Running a crypto startup for dummies
Then there are the things that you don’t get taught in school, like how to run a company with living, breathing employees, or how to talk to politicians.
Benaron says young founders don’t yet have good mental models for how a team should run, forcing them to work from instinct and first principles thinking.
“It means that you become highly critical of ‘standard practices.’ I hired people in the past who were older than me, and they’d come in and try to change all the processes for process’s sake. It ruined our company for a period of time,” he recalls.
McCain says he struggled most at the start when he was required to step into a position of authority, with money, jobs and livelihoods on the line.
He overcame it by failing and learning quickly, maintaining integrity and ultimately removing the ego from the equation, he says.
“The pushbacks happen much less, if not at all now, and I do credit crypto people for being open-minded, as once you do have a track record and proven yourself in the market, they’re willing to look past age.”
Morpho founder took investor calls between classes
The story ran differently for Paul Frambot, who founded DeFi lending protocol Morpho in his dorm room during his second year of engineering school.

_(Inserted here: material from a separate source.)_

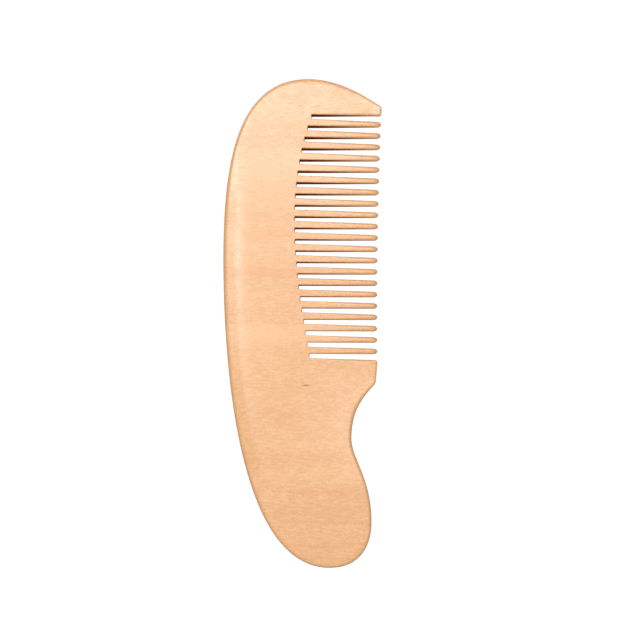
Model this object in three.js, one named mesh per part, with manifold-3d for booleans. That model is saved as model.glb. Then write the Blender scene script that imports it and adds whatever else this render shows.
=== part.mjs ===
// A wooden hair comb with a curved grip, in millimetres.
//
// The comb is sawn from one board. It lies flat: Z is the board's thickness, Y runs from the
// end of the grip to the head, and the teeth point along +X. The origin is under the middle of
// the comb, on the surface that it lies on. The grain of the wood runs along X, so that no
// tooth is cut across it.
//
// The whole comb is shaped first: its silhouette, the wedge that thins it towards the tips and
// the saw cuts between the teeth. It is then parted, on planes, into the back, the grip, the
// two guards at the ends of the row and the teeth, which meet face to face.

import * as THREE from 'three';
import { mergeVertices } from 'three/addons/utils/BufferGeometryUtils.js';
import Module from 'manifold-3d';

// Driving dimensions of the board.
const LENGTH = 155; // grip end to head
const WIDTH = 49.6; // spine to tooth tips
const THICKNESS = 9; // back and grip, between their two flat faces
const TIP_THICKNESS = 2.2; // at the tips of the teeth
const EDGE_ROUNDING = 1.2; // round-over of the outer edge
const FACET_WIDTH = 4.8; // sloping facet along the spine, on both faces
const FACET_DROP = 1.3; // how far the facet falls over that width

// Driving dimensions of the row of teeth.
const TOOTH_COUNT = 21;
const PITCH = 3.62; // tooth to tooth
const FIRST_SLOT_Y = 65.4; // centre of the saw cut under the head guard
const SLOT_ROOT_WIDTH = 1.46; // saw cut at the foot of the teeth
const SLOT_MOUTH_WIDTH = 1.86; // saw cut where the tips begin to round
const TIP_ROUNDING = 1.3; // length over which a tip rounds off
const GUARD_CORNER = 0.8; // rounded inner corner of the two guards
const TIP_LINE_HOLLOW = 0.5; // the tips lie on a slightly hollow line
const FOOT_OFFSET = 0.3; // a tooth is parted from the back just past the feet of its saw cuts

// The wedge starts in the back, a little before the teeth, and fades out below the heel guard.
const WEDGE_START_X = -9;
const WEDGE_FULL_X = -3;
const WEDGE_END_Y = -52;
const WEDGE_FULL_Y = -12;

// Below this line the comb is the grip.
const GRIP_LINE_Y = -24;

const HALF_LENGTH = LENGTH / 2;
const HALF_WIDTH = WIDTH / 2;
const SLOT_COUNT = TOOTH_COUNT + 1;
const OVERCUT = 2; // how far a cutting solid reaches past the wood

const CURVE_STEPS = 16; // straight steps in each curved span of the silhouette
const ROUNDING_STEPS = 3;
const TIP_STEPS = 6;

const WOOD_COLOUR = 0xf2cb9e;
const WOOD_ROUGHNESS = 0.55;

const { Manifold, Mesh: SolidMesh } = await loadSolidLibrary();

async function loadSolidLibrary() {
  const library = await Module();
  library.setup();
  return library;
}

function toSolid(geometry) {
  const bare = geometry.clone();
  bare.deleteAttribute('normal');
  bare.deleteAttribute('uv');
  const merged = mergeVertices(bare, 1e-4);
  return new Manifold(new SolidMesh({
    numProp: 3,
    vertProperties: new Float32Array(merged.attributes.position.array),
    triVerts: new Uint32Array(merged.index.array),
  }));
}

function toGeometry(solid) {
  const mesh = solid.getMesh();
  const geometry = new THREE.BufferGeometry();
  geometry.setAttribute('position', new THREE.BufferAttribute(mesh.vertProperties, 3));
  geometry.setIndex(new THREE.BufferAttribute(mesh.triVerts, 1));
  geometry.computeVertexNormals();
  return geometry;
}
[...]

Frambot was just 19 at the time, recruiting fellow students as co-founders, and going up against the traditional path of an entrepreneur in France. Morpho allows anyone to earn yield and borrow assets.
“I still have impostor syndrome,” he admits to Magazine, but adds he never found age to be prohibitive.
“In fact, it helped when pitching American VCs. There’s a real appetite for backing young talent and new ideas. It helped that I was able to approach things from first principles, without being anchored by how things are usually done.”
“The magic was pure innocence. I was on investor calls in between my classes. No one ever told me how to fundraise,” Frambot says.
Frambot raised $1 million, followed by $20 million six months later. Crypto venture capital fund a16z hadn’t invested in France in seven years, prior to Morpho.
Morpho is now the third-largest DeFi lending platform, backed by $50 million and integrated into Coinbase.
Crypto founder starts just after the Terra ecosystem collapsed
Griffin Dunaif also started his crypto company in college, studying computer science at Stanford. He’d been hacking since fifth grade and was an avid gamer, contrasting with his interest in ancient history.
Dunaif cites an Ariana Grande concert in Fortnite and an ancient Assyrian history class as sparking his early intrigue in blockchain.
“We have a digital society being built and digital law being built. These two things will come together to allow us to really have civilization in different digital spaces. I wanted to contribute to that in whatever way possible,” Dunaif says.
The 24-year-old launched Halliday in 2022, which allows users to automate any onchain workflow, creating business logic on or across blockchain in hours instead of years.
Dunaif raised $26 million — securing $6 million at 23 years old and $20 million a year later — and has gone on to build a team of around 20 people in New York City and San Francisco.
“If you just have enough determination to do it, you’ll just get through it,” he says.
Dunaif says the journey hasn’t been easy; there was a lot to learn in a short period of time.
“The day we got wired our money was when Terra Luna collapsed. The second we started, the entire market evaporated, followed by FTX right after that.”
Then there’s the need to become an expert on securities laws, lending licenses, custody and control, and behavioral economics.
“I’ve practically got my JD in law at this point,” he says. (JD stands for Juris Doctor, a postgraduate degree required to practice law in the United States.)
Learn everything and have plenty of grit
Founders might be speaking to crypto natives one day, and then chartered banks, associations or members of Congress on Capitol Hill the next.
“Crypto companies are very multifaceted. We’re a Series A company and have a general counsel, developer relations, and a head of marketing already. This is rare outside of crypto. However, in crypto, these are all mission-critical.”
Dunaif admits that building truly decentralized and self-custodial products is “an order of magnitude more difficult” but also the “most exciting generational opportunities.”
The next Vitalik Buterin?
Nucleus’ McCain believes the days of the young, fresh out of college dropouts in crypto are over, but it is a good sign of a maturing industry.
Developer growth in the market has stalled, and the founders emerging in the 2020-21 era, who may have been fresh out of college or had a couple of years under their belt, are now considered OGs.
“The bar for being able to generate product-market fit and build a wedge in the industry is growing higher and higher, says McCain, adding that the days of “build it and they will come” are over.
“You see this gap widening where you need to build time in the industry to have relationships, partnerships and distribution in order to really break into the industry.”
“We haven’t seen many founders establish themselves that came out of the class of late 2022, 2023, 2024.”
He says that these days, it feels like there’s a different graduating class of founders, where the standard age is around 28 to 33 years old.